This is a Rails/ActiveRecord question.
I have a model which basically has to represent events or performances. Each event has many attributions: an attribution is basically something like "In this event, Person X had Role Y".
I concluded that the best way to allow a user to edit this data is by providing a free text field which expects a structured format, which I'll call a role string:
singer: Elvis Costello, songwriter: Paul McCartney, ...
where I use autocompletion to complete on both the names of roles (singer, songwriter...) and the names of people. Both roles and people are stored in the database.
To implement this, I created a virtual attribute in the Event model:
def role_string
# assemble a role string from the associations in the model
end
def role_string=(s)
# parse a string in the above role string format,
# look up the People and Events mentioned, and update
# what's in the database
end
This is all fine. The whole thing works quite well, when the role string is well-formed and the associations given by the role string all check out.

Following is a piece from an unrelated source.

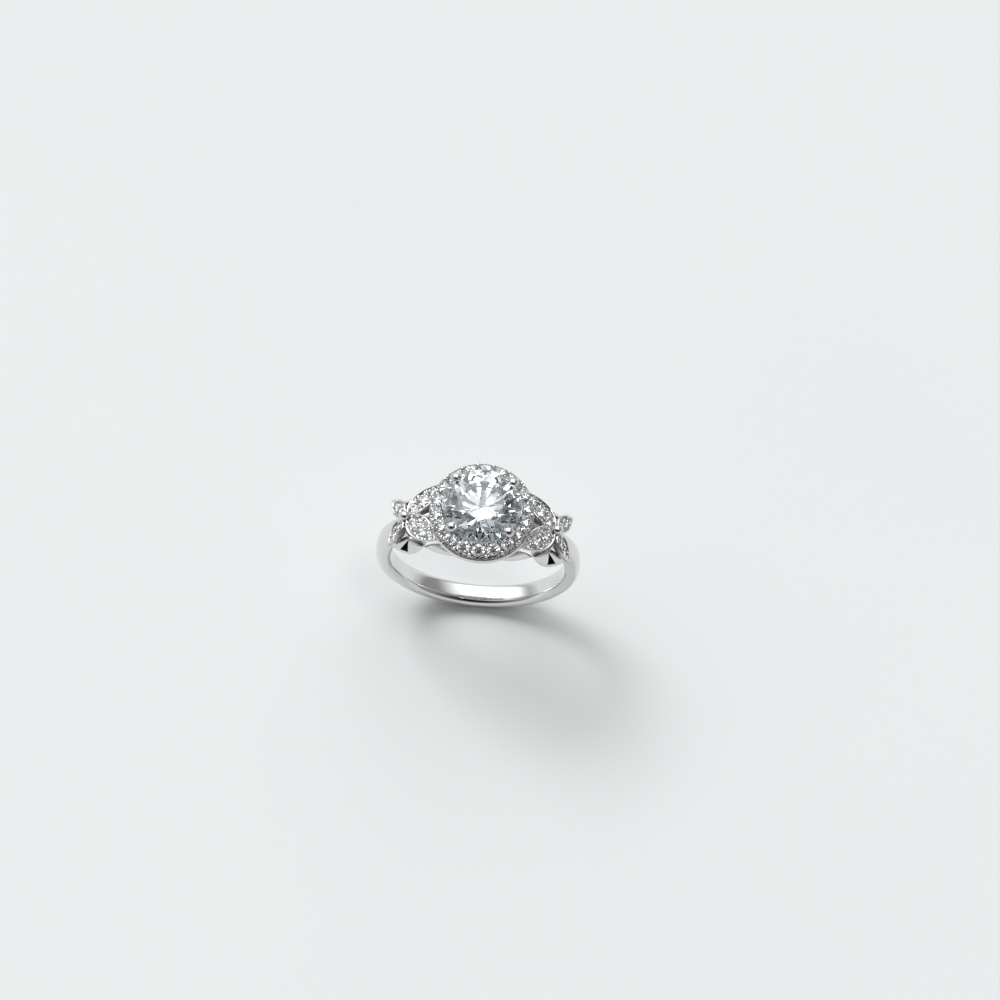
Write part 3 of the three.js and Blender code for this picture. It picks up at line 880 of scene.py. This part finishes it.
def make_leaves():
    pierced = pierced_leaf()
    gallery = as_mesh(domed_leaf(GALLERY_LEAF, gallery_outline), "gallery_leaf")
    for where, quarter in quarters():
        bm = bmesh.new()
        add_mesh(bm, pierced, quarter)
        leaf = finished(bm, f"side_leaf_{where}", [f"pierced_leaf_{where}"],
                        [POLISHED, POCKET_SHADOW])
        # The pocket's faces get the painted shadow.
        repaint_pocket(leaf, quarter @ leaf_place(PIERCED_LEAF))
        bm = bmesh.new()
        add_mesh(bm, gallery, quarter @ leaf_place(GALLERY_LEAF))
        finished(bm, f"rising_leaf_{where}", [f"gallery_leaf_{where}"], [POLISHED])


# ---------------------------------------------------------------- assembly
def make_ring():
    small_cut = brilliant(24)
    middle = Matrix.Translation((0, 0, GIRDLE_Z))
    set_stone(brilliant(96), "centre_stone", CENTRE_D, middle, CENTRE_GEM)
    for i, angle in enumerate(halo_angles(), 1):
        set_stone(small_cut, f"halo_stone_{i:02d}", HALO_D, halo_place(angle), SMALL_GEM)
    make_shank()
    make_head()
    make_halo()
    make_wings(small_cut)
    make_butterfly_bodies()
    make_leaves()


make_ring()


# ---------------------------------------------------------------- studio
FLOOR_Z = SHANK_LOW.z


def make_floor():
    finish = Finish("pale_floor")
    mottle = finish.noise(60.0, 2.0)
    material = finish.made(Base_Color=finish.blend((0.75, 0.765, 0.76), (0.79, 0.8, 0.795), mottle),
                           Roughness=0.9 + mottle * 0.05)
    bm = bmesh.new()
    bmesh.ops.create_grid(bm, x_segments=1, y_segments=1, size=3.0,
                          matrix=Matrix.Translation((0, 0, FLOOR_Z * MM)))
    floor = linked(as_mesh(bm, "floor"), "floor")
    floor.data.materials.append(material)


def softbox(name, place, size, power, colour=(1, 1, 1)):
    """A square soft light that faces the ring. Place and size are in metres."""
    data = bpy.data.lights.new(name, "AREA")
    data.size = size
    data.energy = power
    data.color = colour
    light = bpy.data.objects.new(name, data)
    light.location = place
    towards = Vector((0, 0, 0.008)) - Vector(place)
    light.rotation_euler = towards.to_track_quat("-Z", "Y").to_euler()
    bpy.context.collection.objects.link(light)


def make_world():
    """A pale room, dimmer above the horizon, with a dark patch high in front and a bright one behind."""
    world = bpy.data.worlds.new("studio")
    bpy.context.scene.world = world
    room = Shader(world)
    where = room.node("ShaderNodeTexCoord", output="Generated")
    height = room.node("ShaderNodeSeparateXYZ", {}, {0: where}, "Z")

    def patch(direction, wide, middle, outside):
        """One value towards a direction, another `wide` radians and more away from it."""
        facing = room.node("ShaderNodeVectorMath", {"operation": "DOT_PRODUCT"},
                           {0: where, 1: Vector(direction).normalized()}, "Value")
        return room.ramp(facing, math.cos(wide), 1.0, outside, middle)

    dimming = room.ramp(height, 0.03, 0.3, 0.7, 0.3)
    above_horizon = room.ramp(height, 0.1, 0.5, 0.0, 1.0)
    dark = patch((0, -0.43, 0.9), 1.0, 0.02, 1.0)
    glow = patch((-0.3, 0.6, 0.75), 1.15, 1.6, 0.0)
    level = dimming * dark + above_horizon * glow
    room.set(room.tree.nodes["Background"], {"Strength": level, "Color": (0.98, 0.99, 1.0, 1)})


make_floor()
make_world()
softbox("window", (-2.4, 2.4, 4.0), 1.76, 84.0, (0.98, 0.99, 1.0))
softbox("overhead", (1.2, -0.4, 4.8), 0.96, 26.0)

scene = bpy.context.scene
scene.view_settings.view_transform = "Standard"
scene.cycles.max_bounces = 16
scene.cycles.transmission_bounces = 14
scene.cycles.glossy_bounces = 6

But what if the role string is malformed? Okay, I figure, I can just use a regex together with standard validation to check the format:
validates_format_of :role_string, :with => /(\w+:\s*\w+)(,\s*\w+:\s*\w+)*/
But what if the associations implied by the role string are invalid? For example, what happens if I give the above role string, and Elvis Costello
doesn't reference a valid person?
I thought, well, I could use validates_each
on the attribute :role_string
to look up the associations and throw an error if one of the names given doesn't match anything, for example.
My questions are two: first, I don't like this approach, since to validate the associations I would have to parse the string and look them up, which duplicates what I'd be doing in role_string=
itself, except for actually saving the associations to the database.
Second, ... how would I indicate that an error's occurred in assigning to this virtual attribute?